I have a confession to make. I am in love: with seeds. Just had to get that out.
I am gaga for plants, I revel in tubers, rhizomes, and cuttings; but seeds are different. Seeds feel like wealth. They look like jewels. They taste like wellness. They grow with a passion all their own, guided by the mystery as old as the universe.
I got into this deep love affair by growing herbs on my tiny balcony. Soon, it was community garden furor, with long, dizzying bike rides over the bridge to show my plot some love. I devoured books about gardening, edible ‘weeds’ and native species, while taking a permaculture course at the Richmond Sharing Farm. With my thoughts abuzz with daydreams of edible perennials and sustainable cities, I became an intern at the Environmental Youth Alliance, and worked at Earthwise; an organic farm in Tsawassen. Throughout the year, I worked landscaping and nursery jobs, while sheetmulching, planting and building the piece of land I farm. It is just over a half acre in a neighbor’s backyard in Burnaby, and is wet enough to merit water crops and exciting rare vegetables for the 2013 CSA.
This month, I was privileged to attend the BC Seeds 2012 conference, which took place at Kwantlen College in Richmond. I was excited to attend for a lot of reasons, but I mainly thought about meeting people, and learning how to save and clean seed. There was a lot more to learn.
I was really inspired by all the amazing people I met and talked to throughout the conference. I talked with folks about things really dear to our hearts; where we live, the year we had, the kinds of things we are growing, projects we are working on, seeds we are most interested in, “doom and gloom topics” related to agriculture, as well as solutions to our problems. I learned a great deal about the political and economic landscape of seeds in B.C., and Canada more generally. Did you know, for instance, there are not enough organic seed producers to supply farmers?
I am particularly excited about the idea of saving seeds well enough that I can move to breeding open pollinated or heirloom seeds. I love the plant breeding ideas we saw in the video at the conference. White red Russian kale? Awesome. I think I would start out by setting my sights on mildew resistant everything.

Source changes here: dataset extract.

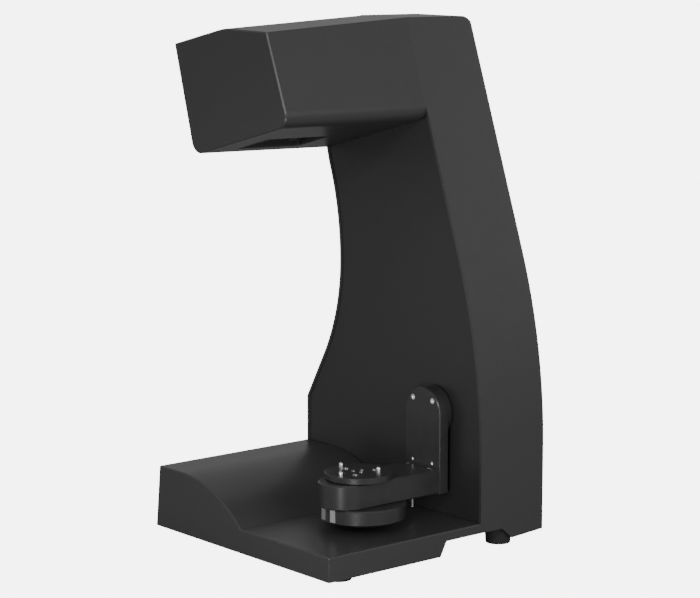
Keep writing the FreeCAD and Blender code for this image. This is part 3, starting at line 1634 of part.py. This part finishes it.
def arm_floor():
    body = new_body("arm_floor")
    gap = s.arm_wall + s.fit_gap
    low = arm_bottom - s.overrun
    high = arm_bottom + s.arm_floor_thickness
    pad(body, "XY_Plane", arm_bottom, high, arm_outline(gap))
    cut(body, "XY_Plane", low, high + s.overrun,
        disc(arm_x, platform_y, s.platform_shaft_radius + s.overrun),
        disc(arm_x, platform_pinion_y, s.platform_motor_radius / 2 + s.overrun),
        disc(arm_x, arm_back - s.index_pin_inset, s.index_pin_radius + s.seat_gap))


def index_pin():
    body = new_body("index_pin")
    pad(body, "XY_Plane", arm_bottom - s.index_pin_length, arm_bottom + s.arm_floor_thickness,
        disc(arm_x, arm_back - s.index_pin_inset, s.index_pin_radius))


# Drive housing under the arm

housing_rim = arm_bottom - s.housing_wall_drop
housing_low = arm_bottom - s.housing_drop
cap_low = arm_bottom - s.cap_thickness
dome_centre = housing_rim + root(s.dome_radius * s.dome_radius - s.housing_radius * s.housing_radius)


def bowl_reach(radius, level):
    """How far from its axis the dome is at a level."""
    height = dome_centre - level
    return root(radius * radius - height * height)


def drive_housing():
    body = new_body("drive_housing")
    place(body, arm_x, housing_y, nought)
    shell = s.housing_shell
    inner = s.housing_radius - shell
    inner_dome = s.dome_radius - shell
    inner_rim = dome_centre - root(inner_dome * inner_dome - inner * inner)
    turn(body, "XZ_Plane", [
        corner(nought, housing_low),
        corner(bowl_reach(s.dome_radius, housing_low), housing_low, arc=s.dome_radius),
        corner(s.housing_radius, housing_rim),
        corner(s.housing_radius, cap_low),
        corner(inner, cap_low),
        corner(inner, inner_rim, arc=-inner_dome),
        corner(bowl_reach(inner_dome, housing_low + shell), housing_low + shell),
        corner(nought, housing_low + shell),
    ], "V_Axis")


def housing_cap():
    body = new_body("housing_cap")
    solid = pad(body, "XY_Plane", cap_low, arm_bottom, disc(arm_x, housing_y, s.housing_radius))
    rim = edges_where(solid, lambda edge: at_level(edge, "Z", arm_bottom))
    dress(body, "Chamfer", solid, rim, s.arm_bevel)
    outer = s.platform_bearing_radius + s.boss_wall
    pad(body, "XY_Plane", cap_low - s.boss_depth, cap_low, disc(arm_x, platform_y, outer))
    cut(body, "XY_Plane", cap_low - s.boss_depth - s.overrun, cap_low,
        disc(arm_x, platform_y, s.platform_bearing_radius + s.seat_gap))
    cut(body, "XY_Plane", cap_low - s.overrun, arm_bottom + s.overrun,
        disc(arm_x, platform_y, s.platform_shaft_radius + s.fit_gap),
        disc(arm_x, platform_pinion_y, s.platform_motor_shaft_radius + s.fit_gap))


def housing_clips():
    """Two flat metal clips that hang from the arm beside the housing's wall."""
    clips = []
    for step in range(2):
        angle = -s.clip_angle + s.clip_step * step
        clip = doc.addObject("Part::Box", "housing_clip_%d" % step)
        bind(clip, "Length", s.clip_thickness)
        bind(clip, "Width", s.clip_width)
        bind(clip, "Height", s.clip_length)
        reach = s.housing_radius + s.seat_gap
        x = arm_x + reach * cosine(angle) + s.clip_width / 2 * sine(angle)
        y = housing_y + reach * sine(angle) - s.clip_width / 2 * cosine(angle)
        place(clip, x, y, arm_bottom - s.clip_length, angle, V(0, 0, 1))
        clips.append(clip)
    group = doc.addObject("Part::Compound", "housing_clips")
    group.Label = "housing_clips"
    group.Links = clips
    pieces.append(group)


def platform_motor():
    body = new_body("platform_motor")
    low = cap_low - s.platform_motor_height
    pad(body, "XY_Plane", low, cap_low, disc(arm_x, platform_pinion_y, s.platform_motor_radius))
    cut(body, "XY_Plane", cap_low - s.platform_motor_bore - s.overrun, cap_low + s.overrun,
        disc(arm_x, platform_pinion_y, s.platform_motor_shaft_radius + s.seat_gap))


def platform_bearings():
    body = new_body("platform_bearings")
    place(body, arm_x, platform_y, nought)
    bore = s.platform_shaft_radius + s.seat_gap
    width = s.platform_bearing_width
    for low in (cap_low - width, arm_top - s.arm_wall - width):
        outline = bearing_outline(bore, s.platform_bearing_radius, low, width)
        turn(body, "XZ_Plane", swapped(outline), "V_Axis")


# Turning platform

def around(radius, angle):
    """A place round the platform's axis."""
    return arm_x + radius * cosine(angle), platform_y + radius * sine(angle)


def platform_screw_places():
    return [around(s.platform_screw_circle, s.platform_screw_turn - 120 * step) for step in range(3)]


def centre_screw_places():
    return [around(s.centre_screw_circle, 120 * step - 15) for step in range(3)]


def pin_places():
    """Two pins side by side and one across the axis from them, turned about the axis."""
    back = -s.pin_pair_back
    places = []
    for x, y in ((back, s.pin_pair_side), (back, -s.pin_pair_side), (s.pin_single, nought)):
        ahead = x * cosine(s.pin_turn) - y * sine(s.pin_turn)
        aside = x * sine(s.pin_turn) + y * cosine(s.pin_turn)
        places.append((arm_x + ahead, platform_y + aside))
    return places


def platform():
    """A disc with sunk screw heads and a fine groove round the foot of each pin."""
    body = new_body("platform")
    solid = pad(body, "XY_Plane", platform_low, platform_top, disc(arm_x, platform_y, s.platform_radius))
    levels = (platform_top, platform_low)
    rim = edges_where(solid, lambda edge: any(at_level(edge, "Z", level) for level in levels))
    dress(body, "Chamfer", solid, rim, s.platform_bevel)
    cut(body, "XY_Plane", platform_low - s.overrun, platform_low + s.platform_shaft_grip,
        disc(arm_x, platform_y, s.platform_shaft_radius + s.seat_gap))
    outer_level = platform_top + s.platform_head_lift - s.m3_head_height
    outer_sinks = [disc(x, y, s.m3_head_radius + s.seat_gap) for x, y in platform_screw_places()]
    cut(body, "XY_Plane", outer_level, platform_top + s.overrun, *outer_sinks)
    outer_holes = [disc(x, y, s.m3_radius + s.seat_gap) for x, y in platform_screw_places()]
    cut(body, "XY_Plane", platform_low - s.overrun, outer_level + s.overrun, *outer_holes)
    inner_level = platform_top + s.platform_head_lift - s.m2_head_height
    inner_sinks = [disc(x, y, s.m2_head_radius + s.seat_gap) for x, y in centre_screw_places()]
    cut(body, "XY_Plane", inner_level, platform_top + s.overrun, *inner_sinks)
    pin_holes = [disc(x, y, s.pin_shank_radius + s.seat_gap) for x, y in pin_places()]
    cut(body, "XY_Plane", platform_top - s.pin_seat, platform_top + s.overrun, *pin_holes)
    feet = [disc(x, y, (s.pin_radius + s.pin_shank_radius) / 2) for x, y in pin_places()]
    grooves = [disc(x, y, s.pin_radius + s.seat_gap) for x, y in pin_places()]
    cut(body, "XY_Plane", platform_top - s.pin_groove, platform_top + s.overrun, *feet, *grooves)


def platform_screws():
    level = platform_top + s.platform_head_lift - s.m3_head_height
    screws("platform_screws", "XY_Plane", level, 1, level - platform_low, platform_screw_places(), "m3")


def centre_screws():
    level = platform_top + s.platform_head_lift - s.m2_head_height
    body = new_body("centre_screws")
    pad(body, "XY_Plane", level, level + s.m2_head_height,
        *[disc(x, y, s.m2_head_radius) for x, y in centre_screw_places()])
    cut(body, "XY_Plane", level + s.m2_head_height / 2, level + s.m2_head_height,
        *[hexagon(x, y, s.m2_socket_radius) for x, y in centre_screw_places()])


def locating_pins():
    """Three shouldered pins with domed tops that a model holder drops over."""
    body = new_body("locating_pins")
    high = platform_top + s.pin_height
    solid = pad(body, "XY_Plane", platform_top, high, *[disc(x, y, s.pin_radius) for x, y in pin_places()])
    tops = edges_where(solid, lambda edge: at_level(edge, "Z", high))
    dress(body, "Fillet", solid, tops, s.pin_radius - s.seat_gap)
    pad(body, "XY_Plane", platform_top - s.pin_seat, platform_top + s.overrun,
        *[disc(x, y, s.pin_shank_radius) for x, y in pin_places()])


def platform_shaft():
    body = new_body("platform_shaft")
    pad(body, "XY_Plane", cap_low - s.boss_depth, platform_low + s.platform_shaft_grip,
        disc(arm_x, platform_y, s.platform_shaft_radius))


platform_gear_low = arm_bottom + s.platform_gear_lift
platform_gear_high = platform_gear_low + s.platform_gear_thickness


def platform_gear():
    bore = s.platform_shaft_radius + s.seat_gap
    phase = math.pi / 2
    low = platform_gear_low
    wheel = gear_shape(PLATFORM_GEAR_TEETH, s.platform_module, phase, low, platform_gear_high, bore, "Z")
    new_gear("platform_gear", wheel, arm_x, platform_y, nought)


def platform_pinion():
    phase = math.pi / PLATFORM_PINION_TEETH - math.pi / 2
    low = platform_gear_low
    wheel = gear_shape(PLATFORM_PINION_TEETH, s.platform_module, phase, low, platform_gear_high, None, "Z")
    end = cap_low - s.platform_motor_bore
    shaft = Part.makeCylinder(s.platform_motor_shaft_radius.value, low.value - end.value, V(0, 0, end.value))
    new_gear("platform_pinion", wheel.fuse(shaft), arm_x, platform_pinion_y, nought)


# Control board under the hump

def board_standoffs():
    body = new_body("board_standoffs")
    high = plate_top + s.standoff_height
    pad(body, "XY_Plane", plate_top, high, *[disc(x, y, s.standoff_radius) for x, y in board_places()])
    cut(body, "XY_Plane", high - s.clinch_height, high + s.overrun,
        *[disc(x, y, s.m3_radius + s.seat_gap) for x, y in board_places()])


def control_board():
    body = new_body("control_board")
    x0 = s.side_lean - half + s.board_inset
    y0 = front + s.board_front
    x1 = x0 + board_width
    y1 = y0 + s.board_length
    low = plate_top + s.standoff_height
    high = low + s.board_thickness
    pad(body, "XY_Plane", low, high, box(x0, x1, y0, y1, s.bezel_wall))
    cut(body, "XY_Plane", low - s.overrun, high + s.overrun,
        *[disc(x, y, s.m3_radius + s.fit_gap) for x, y in board_places()])
    chip_x = x0 + board_width / 2
    chip_y = y0 + s.board_length / 2
    pad(body, "XY_Plane", high, high + s.chip_height, centred_box(chip_x, chip_y, s.chip_width, s.chip_width))
    header_y = y1 - s.header_width
    pad(body, "XY_Plane", high, high + s.header_height,
        centred_box(chip_x, header_y, s.chip_width, s.header_width),
        centred_box(chip_x, y0 + s.header_width, s.chip_width, s.header_width))


def board_screws():
    level = plate_top + s.standoff_height + s.board_thickness
    grip = s.board_thickness + s.clinch_height - s.overrun
    screws("board_screws", "XY_Plane", level, 1, grip, board_places(), "m3")


# Every piece, then the checks and the files

base_shell()
base_plate()
feet()
foot_screws()
base_plate_screws()
column_shell()
column_panel()
head_shell()
rear_cover()
rear_cover_screws()
power_inlet()
usb_socket()
switch_body()
switch_rocker()
window_bezel()
window_glass()
head_frame()
projector()
camera("left_camera", camera_places[0])
camera("right_camera", camera_places[1])
lens_barrels("projector_lens", [(s.projector_window_offset, nought)],
             s.projector_lens_radius, s.projector_lens_length)
lens_barrels("camera_lenses", camera_places, s.camera_lens_radius, s.camera_lens_length)
lens_glasses()
column_frame()
frame_screws()
drive_screws()
bearing_housing()
swing_bearings()
swing_motor()
swing_gear()
swing_pinion()
swing_shaft()
shaft_collar()
swing_hub()
bracket_plate()
bracket_cover()
hub_screws()
bracket_screws()
mount_screws()
arm_body()
arm_block()
arm_top_screws()
arm_floor()
index_pin()
drive_housing()
housing_cap()
housing_clips()
platform_motor()
platform_bearings()
platform()
platform_screws()
centre_screws()
locating_pins()
platform_shaft()
platform_gear()
platform_pinion()
board_standoffs()
control_board()
board_screws()
doc.recompute()

for item in doc.Objects:
    if "Invalid" in item.State or "Error" in item.State:
        raise RuntimeError("%s failed: %s" % (item.Name, item.State))
for piece in pieces:
    if piece.Shape.isNull() or not piece.Shape.isValid() or not piece.Shape.Solids:
        raise RuntimeError("%s has no sound solid" % piece.Label)

os.makedirs("parts", exist_ok=True)
for piece in pieces:
    piece.Shape.exportStep("parts/%s.step" % piece.Label)
    print(piece.Label, len(piece.Shape.Solids), round(piece.Shape.Volume))
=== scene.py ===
import json
import math

import bpy
from mathutils import Matrix, Vector

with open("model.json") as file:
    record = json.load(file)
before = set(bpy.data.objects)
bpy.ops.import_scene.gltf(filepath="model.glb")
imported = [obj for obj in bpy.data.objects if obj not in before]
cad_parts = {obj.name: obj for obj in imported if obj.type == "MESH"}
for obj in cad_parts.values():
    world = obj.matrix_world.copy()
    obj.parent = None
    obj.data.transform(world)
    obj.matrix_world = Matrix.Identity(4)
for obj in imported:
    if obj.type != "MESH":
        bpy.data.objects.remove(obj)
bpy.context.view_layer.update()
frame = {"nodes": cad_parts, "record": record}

# Desktop 3D scanner: finishes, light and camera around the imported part.
# Metres, in the part's own frame. Every shape shown is the part's own, so no piece is added.

white = (1.0, 1.0, 1.0, 1.0)


# Camera: the photograph's place, its three axes and its lens, in millimetres

camera_place = (1.5783, -1.32255, 0.5513)
camera_right = (0.6428, 0.7660, 0.0)
camera_up = (-0.1192, 0.1000, 0.9877)
camera_back = (0.7566, -0.6349, 0.1556)
sensor_width = 36.0
focal_length = 113.77
nearest_seen = 0.1
furthest_seen = 30.0


# Studio. The backdrop's glow is seen by the camera alone and lights nothing.

backdrop_glow = 6.0
sky_strength = 0.44
floor_size = 60.0
floor_grey = 0.36
floor_roughness = 0.9
all_round = 180.0
narrow = 80.0

# name, place, target, width, height, watts, spread in degrees
studio_lights = (
    ("key", (2.0, 0.1, 0.7), (0.0, 0.0, 0.22), 1.2, 1.2, 15.0, all_round),
    ("front", (-0.5, -0.85, 0.14), (0.0, -0.05, 0.16), 0.45, 0.25, 0.66, all_round),
    ("top", (0.0, 0.1, 2.2), (0.0, 0.0, 0.2), 1.5, 1.5, 2.5, all_round),
    ("strip", (0.52, -0.72, 0.07), (0.05, -0.1, 0.07), 0.14, 0.12, 0.45, narrow),
    ("back", (0.6, 2.2, 0.8), (0.0, 0.1, 0.25), 1.4, 1.4, 7.0, all_round),
    ("edge", (1.13, -1.63, 1.13), (0.03, -0.1, 0.44), 0.3, 0.3, 10.0, all_round),
)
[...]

Probably the best part of the conference for me was the feeling of hopefulness.
Our economic situation, especially for young folks getting into the “green” industries is pretty tough going, without much governmental support- despite rhetoric. With networking, knowledge exchange, mutual support and attending fun events (like at this conference!), it feels a lot more achievable.
Given the likely outcome of our current political and environmental climate, working at things we love and care about makes more than just good sense, it can and does make a living.